When LEGO began in 1932, Ole Kirk Kristiansen’s family admonished him for making toys. Go back to buildings, furniture, and furnishings they said. A mere eight years later, while LEGO was still in its infancy, the German army invaded Denmark during the second world war.

But an unexpected thing happened. LEGO’s sales expanded. The business grew in a warzone because parents wanted to provide some normalcy, like Christmas gifts.

A different set of challenges existed in the United States in the 1970s. Mortgage rates rose from seven to sixteen percent over the decade. There were three recessions. The consumer price index doubled.

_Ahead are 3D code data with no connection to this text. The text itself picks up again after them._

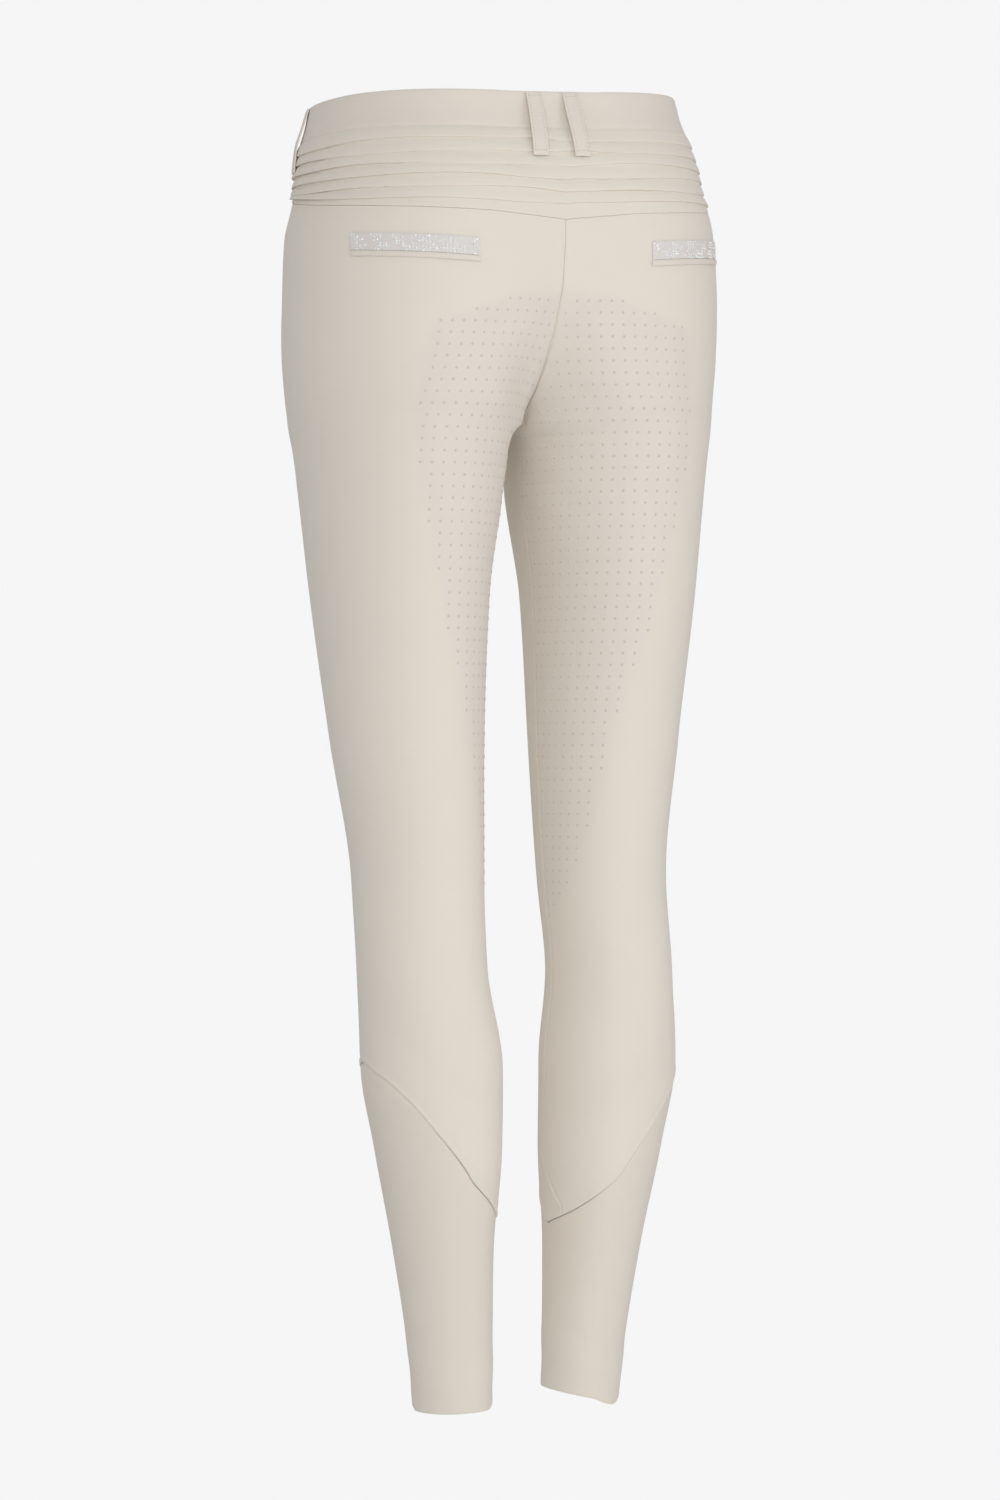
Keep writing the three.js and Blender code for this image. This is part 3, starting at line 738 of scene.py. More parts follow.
def colour_setting(name, description, default):
    """A colour that can be set in the panel."""
    return bpy.props.FloatVectorProperty(
        name=name, description=description, default=default, size=3, min=0, max=1, subtype="COLOR"
    )


class BreechesCloth(bpy.types.PropertyGroup):
    """Sizes and colours of the cloth."""

    wall: length_setting("Cloth thickness", "Thickness of the panels", 0.0012, 0.0008, 0.002)
    tuck_height: length_setting("Tuck height", "How far a tuck of the yoke stands out", 0.0019, 0.0005, 0.003)
    light: colour_setting("Cloth, light", "Lighter tone of the main cloth", (0.83, 0.775, 0.69))
    dark: colour_setting("Cloth, dark", "Darker tone of the main cloth", (0.785, 0.73, 0.645))
    cuff: colour_setting("Cuff", "Colour of the sock cuffs", (0.80, 0.735, 0.65))
    printed: colour_setting("Printed cloth", "Cloth between the grip dots", (0.783, 0.727, 0.657))


class BreechesTrim(bpy.types.PropertyGroup):
    """Sizes and colours of the grip dots, stitches, stones and button."""

    dot_pitch: length_setting("Dot pitch", "Distance between grip dots", 0.0082, 0.004, 0.02)
    dot_width: length_setting("Dot width", "Width of a grip dot over its corners", 0.0025, 0.001, 0.006)
    dot_height: length_setting("Dot height", "How far a grip dot stands out", 0.0003, 0.0001, 0.002)
    stitch_pitch: length_setting("Stitch pitch", "Length of one stitch and its gap", 0.003, 0.0015, 0.006)
    stone_width: length_setting("Stone width", "Width of a stone of the strips", 0.0017, 0.0008, 0.004)
    dot: colour_setting("Grip dots", "Colour of the silicone", (0.672, 0.592, 0.518))
    thread: colour_setting("Thread", "Colour of the sewing thread", (0.56, 0.49, 0.41))
    strip: colour_setting("Sparkle strip", "Ground colour of the pocket strips", (0.82, 0.77, 0.735))
    button: colour_setting("Button", "Colour of the button", (0.52, 0.45, 0.38))


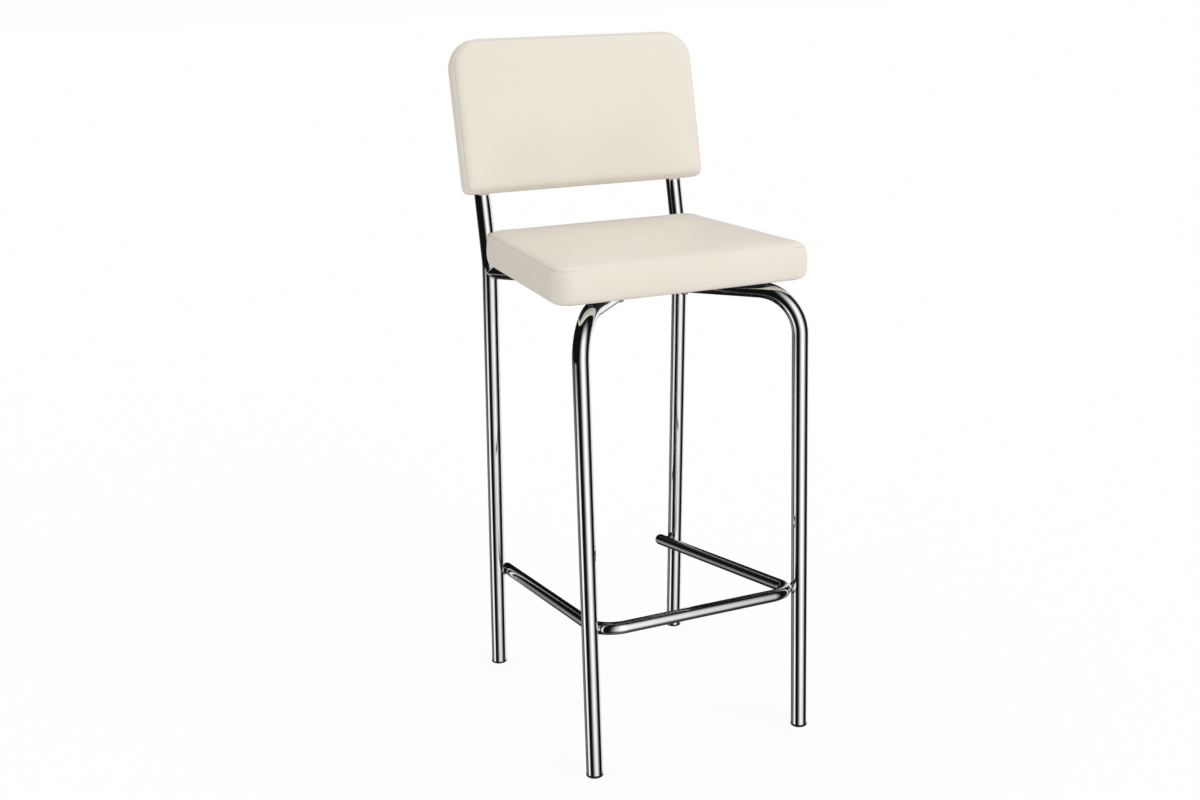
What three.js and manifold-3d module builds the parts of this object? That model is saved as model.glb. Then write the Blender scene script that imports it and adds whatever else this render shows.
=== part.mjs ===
// Bar stool with a padded back: a chromed tube frame, a sloping U footrest, and a boxed
// seat pad and back pad bolted to the tubes. Millimetres, +Z up, the sitter faces -Y.
import * as THREE from 'three';
import { mergeVertices } from 'three/addons/utils/BufferGeometryUtils.js';
import Module from 'manifold-3d';

const wasm = await Module();
wasm.setup();
const { degToRad } = THREE.MathUtils;

// Clearances
const fitGap = 0.3; // between two pieces that touch
const seatToTubeGap = 1.3; // from the seat's rear edge to the back tubes

// Tubes
const legRadius = 12.5;
const legWall = 1.5;
const footrestRadius = 9.5;
const footrestWall = 1.5;
const frontBendRadius = 65;
const backBendRadius = 60;
const footrestBendRadius = 40;

// Stance, between the leg axes at the floor
const stanceDepth = 426;
const frontStanceWidth = 358;
const rearStanceWidth = 343;
const frontLean = degToRad(1.75);
const rearLean = degToRad(2.37);

// Heights
const crossTubeHeight = 701.5; // axis of the crossing tubes that carry the seat
const backBendRise = 11.5; // from there up to the corner of the back tube's bend
const backTilt = degToRad(12.7);

// Footrest
const footrestHeight = 233; // axis of the front bar
const footrestSlope = degToRad(8.4); // fall from the front bar to the rear ends
const footrestContact = degToRad(29.5); // where its bends touch the front legs
const footrestOvershoot = 13; // tube past the axis of the rear legs
const footrestDome = 6; // plug past the tube's end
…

But super-premium ice cream was born.

“That expensive ice creams came of age during a recession seemed counterintuitive to some. The most readily offered explanation was that the product was an affordable luxury,” wrote former Ben & Jerry’s CEO Fred Lager, “While consumers were forced to put off major purchases of cars, houses, and vacations, nearly all could afford to indulge themselves with ice cream.”

Times change challenges do not.

The weaknesses of every situation include its strengths. Denmark in the ‘30s and America in the ‘70s were both trying times. But those contexts created the need for comfort.

The pessimists say that life will always have problems. The optimists will find their solutions.